5. Summary and Future Work
This paper presents a novel entity-linking technique that combines cascade attention mechanisms and a dynamic graph. In the local entity linking section, we design it from the perspective of semantic features and statistical features. First, through the mutual attention of entity context and candidate entities, we effectively reduce the interference of irrelevant information and extract richer entity semantic features, and then fuse two statistical features, namely a priori probability and edit distance, to compute the association of entity mentions to candidate entities. In the global entity linking section, we gradually eliminate ambiguities by constructing entity connectivity graphs and random walking strategies. Compared with the traditional graph model, we not only enhanced the correlation between candidate entities but explored the effect of low discrimination within the set of candidate entities on linking results, improving the precision of entity linking, which proves the effectiveness of the proposed model.

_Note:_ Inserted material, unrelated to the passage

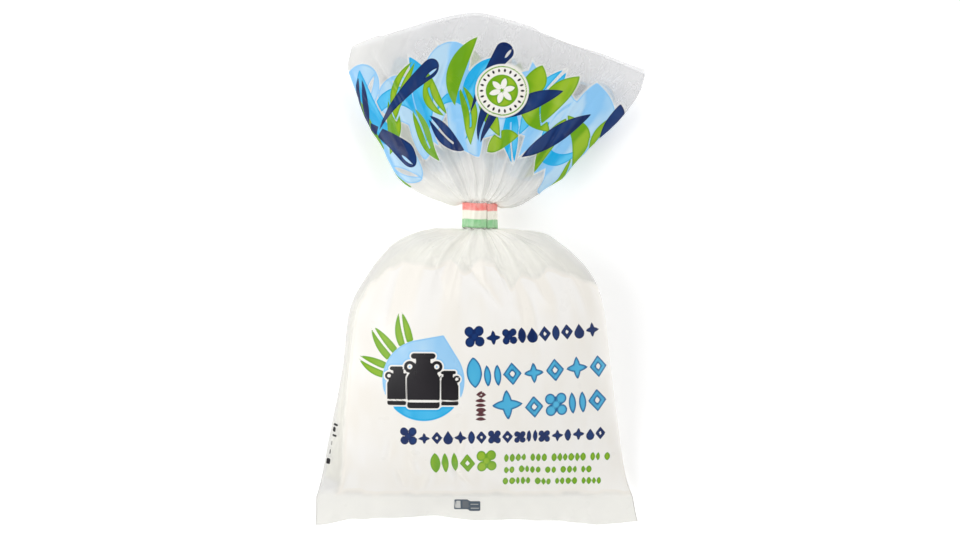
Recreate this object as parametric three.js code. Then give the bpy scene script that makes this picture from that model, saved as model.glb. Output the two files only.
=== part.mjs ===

This method utilizes textual information for entity similarity calculation, which effectively improves the accuracy of entity linking. The current study shows that the multimodal information of entities and entity types is of great value for linking work. In the future, we plan to design and implement a type-aware multimodal entity linking model from the perspectives of both multimodal information and entity types of entities, learn the implicit semantic relationships between entities, and further explore and optimize entity linking techniques.